◆ EXERCISE AIM
Take all the material and copy it exactly.

-- BEGIN MATERIAL --

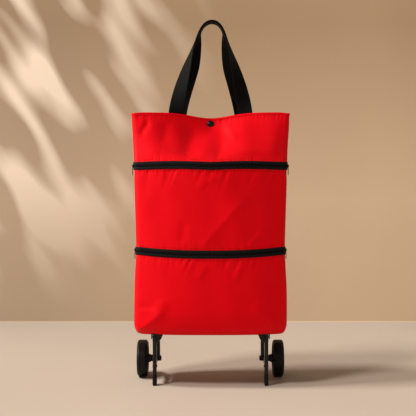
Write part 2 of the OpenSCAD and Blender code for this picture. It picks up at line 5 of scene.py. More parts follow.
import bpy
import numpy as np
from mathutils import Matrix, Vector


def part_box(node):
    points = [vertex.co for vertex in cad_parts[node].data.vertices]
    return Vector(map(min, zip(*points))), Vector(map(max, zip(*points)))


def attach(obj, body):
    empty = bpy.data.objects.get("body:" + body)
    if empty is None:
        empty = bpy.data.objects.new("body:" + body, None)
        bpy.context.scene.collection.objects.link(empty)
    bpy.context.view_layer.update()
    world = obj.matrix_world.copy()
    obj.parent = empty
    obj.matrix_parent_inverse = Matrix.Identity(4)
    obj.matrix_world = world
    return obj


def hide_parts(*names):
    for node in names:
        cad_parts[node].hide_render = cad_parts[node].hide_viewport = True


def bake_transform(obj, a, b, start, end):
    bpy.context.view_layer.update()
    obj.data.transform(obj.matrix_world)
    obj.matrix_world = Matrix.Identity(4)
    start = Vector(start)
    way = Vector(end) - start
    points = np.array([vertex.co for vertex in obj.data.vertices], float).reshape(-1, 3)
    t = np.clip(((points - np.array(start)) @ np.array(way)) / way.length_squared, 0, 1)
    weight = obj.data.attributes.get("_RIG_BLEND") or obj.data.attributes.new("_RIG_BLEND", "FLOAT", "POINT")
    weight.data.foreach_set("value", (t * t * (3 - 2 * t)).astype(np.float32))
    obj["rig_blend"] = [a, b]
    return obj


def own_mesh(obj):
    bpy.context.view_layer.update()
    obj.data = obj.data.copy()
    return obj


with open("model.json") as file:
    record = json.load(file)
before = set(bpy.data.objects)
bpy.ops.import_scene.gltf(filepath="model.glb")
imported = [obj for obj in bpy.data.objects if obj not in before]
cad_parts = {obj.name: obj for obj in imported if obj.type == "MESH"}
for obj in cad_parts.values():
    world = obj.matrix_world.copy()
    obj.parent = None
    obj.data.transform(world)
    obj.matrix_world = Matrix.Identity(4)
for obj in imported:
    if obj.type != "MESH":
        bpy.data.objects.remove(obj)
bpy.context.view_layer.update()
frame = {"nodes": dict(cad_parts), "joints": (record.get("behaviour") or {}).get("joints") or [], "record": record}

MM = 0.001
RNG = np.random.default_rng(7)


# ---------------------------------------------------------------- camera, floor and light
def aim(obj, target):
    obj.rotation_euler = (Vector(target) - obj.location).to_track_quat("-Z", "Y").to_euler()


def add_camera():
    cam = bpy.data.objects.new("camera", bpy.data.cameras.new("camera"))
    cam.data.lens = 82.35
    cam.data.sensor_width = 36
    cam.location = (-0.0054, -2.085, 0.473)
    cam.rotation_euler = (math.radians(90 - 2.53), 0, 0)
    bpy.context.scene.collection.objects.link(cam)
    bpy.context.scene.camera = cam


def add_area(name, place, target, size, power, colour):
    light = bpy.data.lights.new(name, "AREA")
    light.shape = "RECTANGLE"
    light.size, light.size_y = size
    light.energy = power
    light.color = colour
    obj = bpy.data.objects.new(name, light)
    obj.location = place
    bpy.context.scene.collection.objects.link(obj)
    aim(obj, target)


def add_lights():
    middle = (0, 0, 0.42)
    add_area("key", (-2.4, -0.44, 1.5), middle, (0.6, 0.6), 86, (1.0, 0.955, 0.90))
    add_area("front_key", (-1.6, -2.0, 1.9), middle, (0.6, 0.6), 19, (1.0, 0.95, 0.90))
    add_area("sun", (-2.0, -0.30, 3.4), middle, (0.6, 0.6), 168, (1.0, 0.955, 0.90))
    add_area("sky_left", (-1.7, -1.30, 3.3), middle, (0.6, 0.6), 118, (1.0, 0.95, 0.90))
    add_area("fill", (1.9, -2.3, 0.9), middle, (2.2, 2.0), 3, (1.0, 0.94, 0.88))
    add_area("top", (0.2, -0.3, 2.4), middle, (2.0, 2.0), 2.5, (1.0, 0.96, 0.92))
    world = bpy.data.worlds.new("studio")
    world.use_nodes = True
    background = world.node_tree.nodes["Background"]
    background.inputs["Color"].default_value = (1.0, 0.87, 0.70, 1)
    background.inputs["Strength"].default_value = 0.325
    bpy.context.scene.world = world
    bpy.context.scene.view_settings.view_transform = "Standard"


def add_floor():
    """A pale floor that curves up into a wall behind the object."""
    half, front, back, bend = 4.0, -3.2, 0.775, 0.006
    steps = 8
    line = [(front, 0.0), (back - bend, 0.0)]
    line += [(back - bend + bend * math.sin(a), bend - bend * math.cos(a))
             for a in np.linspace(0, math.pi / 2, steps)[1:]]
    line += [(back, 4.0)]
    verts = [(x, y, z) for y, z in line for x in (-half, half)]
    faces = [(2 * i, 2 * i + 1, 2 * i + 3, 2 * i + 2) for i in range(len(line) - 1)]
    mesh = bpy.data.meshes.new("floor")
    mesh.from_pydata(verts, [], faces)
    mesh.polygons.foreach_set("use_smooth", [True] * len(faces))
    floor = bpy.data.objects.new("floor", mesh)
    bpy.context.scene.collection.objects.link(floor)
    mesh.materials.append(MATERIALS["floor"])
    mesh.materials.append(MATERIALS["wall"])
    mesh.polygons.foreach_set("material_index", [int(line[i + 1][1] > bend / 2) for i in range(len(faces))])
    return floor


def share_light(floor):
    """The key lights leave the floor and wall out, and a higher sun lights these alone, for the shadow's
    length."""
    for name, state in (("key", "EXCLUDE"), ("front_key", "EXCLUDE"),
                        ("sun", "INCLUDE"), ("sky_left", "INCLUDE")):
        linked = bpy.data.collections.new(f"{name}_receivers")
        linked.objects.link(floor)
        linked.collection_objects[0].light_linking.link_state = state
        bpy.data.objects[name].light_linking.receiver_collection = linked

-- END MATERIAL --

◆ THE RESULT
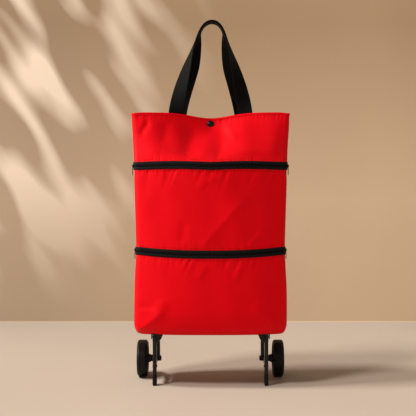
Write part 2 of the OpenSCAD and Blender code for this picture. It picks up at line 5 of scene.py. More parts follow.
import bpy
import numpy as np
from mathutils import Matrix, Vector


def part_box(node):
    points = [vertex.co for vertex in cad_parts[node].data.vertices]
    return Vector(map(min, zip(*points))), Vector(map(max, zip(*points)))


def attach(obj, body):
    empty = bpy.data.objects.get("body:" + body)
    if empty is None:
        empty = bpy.data.objects.new("body:" + body, None)
        bpy.context.scene.collection.objects.link(empty)
    bpy.context.view_layer.update()
    world = obj.matrix_world.copy()
    obj.parent = empty
    obj.matrix_parent_inverse = Matrix.Identity(4)
    obj.matrix_world = world
    return obj


def hide_parts(*names):
    for node in names:
        cad_parts[node].hide_render = cad_parts[node].hide_viewport = True


def bake_transform(obj, a, b, start, end):
    bpy.context.view_layer.update()
    obj.data.transform(obj.matrix_world)
    obj.matrix_world = Matrix.Identity(4)
    start = Vector(start)
    way = Vector(end) - start
    points = np.array([vertex.co for vertex in obj.data.vertices], float).reshape(-1, 3)
    t = np.clip(((points - np.array(start)) @ np.array(way)) / way.length_squared, 0, 1)
    weight = obj.data.attributes.get("_RIG_BLEND") or obj.data.attributes.new("_RIG_BLEND", "FLOAT", "POINT")
    weight.data.foreach_set("value", (t * t * (3 - 2 * t)).astype(np.float32))
    obj["rig_blend"] = [a, b]
    return obj


def own_mesh(obj):
    bpy.context.view_layer.update()
    obj.data = obj.data.copy()
    return obj


with open("model.json") as file:
    record = json.load(file)
before = set(bpy.data.objects)
bpy.ops.import_scene.gltf(filepath="model.glb")
imported = [obj for obj in bpy.data.objects if obj not in before]
cad_parts = {obj.name: obj for obj in imported if obj.type == "MESH"}
for obj in cad_parts.values():
    world = obj.matrix_world.copy()
    obj.parent = None
    obj.data.transform(world)
    obj.matrix_world = Matrix.Identity(4)
for obj in imported:
    if obj.type != "MESH":
        bpy.data.objects.remove(obj)
bpy.context.view_layer.update()
frame = {"nodes": dict(cad_parts), "joints": (record.get("behaviour") or {}).get("joints") or [], "record": record}

MM = 0.001
RNG = np.random.default_rng(7)


# ---------------------------------------------------------------- camera, floor and light
def aim(obj, target):
    obj.rotation_euler = (Vector(target) - obj.location).to_track_quat("-Z", "Y").to_euler()


def add_camera():
    cam = bpy.data.objects.new("camera", bpy.data.cameras.new("camera"))
    cam.data.lens = 82.35
    cam.data.sensor_width = 36
    cam.location = (-0.0054, -2.085, 0.473)
    cam.rotation_euler = (math.radians(90 - 2.53), 0, 0)
    bpy.context.scene.collection.objects.link(cam)
    bpy.context.scene.camera = cam


def add_area(name, place, target, size, power, colour):
    light = bpy.data.lights.new(name, "AREA")
    light.shape = "RECTANGLE"
    light.size, light.size_y = size
    light.energy = power
    light.color = colour
    obj = bpy.data.objects.new(name, light)
    obj.location = place
    bpy.context.scene.collection.objects.link(obj)
    aim(obj, target)


def add_lights():
    middle = (0, 0, 0.42)
    add_area("key", (-2.4, -0.44, 1.5), middle, (0.6, 0.6), 86, (1.0, 0.955, 0.90))
    add_area("front_key", (-1.6, -2.0, 1.9), middle, (0.6, 0.6), 19, (1.0, 0.95, 0.90))
    add_area("sun", (-2.0, -0.30, 3.4), middle, (0.6, 0.6), 168, (1.0, 0.955, 0.90))
    add_area("sky_left", (-1.7, -1.30, 3.3), middle, (0.6, 0.6), 118, (1.0, 0.95, 0.90))
    add_area("fill", (1.9, -2.3, 0.9), middle, (2.2, 2.0), 3, (1.0, 0.94, 0.88))
    add_area("top", (0.2, -0.3, 2.4), middle, (2.0, 2.0), 2.5, (1.0, 0.96, 0.92))
    world = bpy.data.worlds.new("studio")
    world.use_nodes = True
    background = world.node_tree.nodes["Background"]
    background.inputs["Color"].default_value = (1.0, 0.87, 0.70, 1)
    background.inputs["Strength"].default_value = 0.325
    bpy.context.scene.world = world
    bpy.context.scene.view_settings.view_transform = "Standard"


def add_floor():
    """A pale floor that curves up into a wall behind the object."""
    half, front, back, bend = 4.0, -3.2, 0.775, 0.006
    steps = 8
    line = [(front, 0.0), (back - bend, 0.0)]
    line += [(back - bend + bend * math.sin(a), bend - bend * math.cos(a))
             for a in np.linspace(0, math.pi / 2, steps)[1:]]
    line += [(back, 4.0)]
    verts = [(x, y, z) for y, z in line for x in (-half, half)]
    faces = [(2 * i, 2 * i + 1, 2 * i + 3, 2 * i + 2) for i in range(len(line) - 1)]
    mesh = bpy.data.meshes.new("floor")
    mesh.from_pydata(verts, [], faces)
    mesh.polygons.foreach_set("use_smooth", [True] * len(faces))
    floor = bpy.data.objects.new("floor", mesh)
    bpy.context.scene.collection.objects.link(floor)
    mesh.materials.append(MATERIALS["floor"])
    mesh.materials.append(MATERIALS["wall"])
    mesh.polygons.foreach_set("material_index", [int(line[i + 1][1] > bend / 2) for i in range(len(faces))])
    return floor


def share_light(floor):
    """The key lights leave the floor and wall out, and a higher sun lights these alone, for the shadow's
    length."""
    for name, state in (("key", "EXCLUDE"), ("front_key", "EXCLUDE"),
                        ("sun", "INCLUDE"), ("sky_left", "INCLUDE")):
        linked = bpy.data.collections.new(f"{name}_receivers")
        linked.objects.link(floor)
        linked.collection_objects[0].light_linking.link_state = state
        bpy.data.objects[name].light_linking.receiver_collection = linked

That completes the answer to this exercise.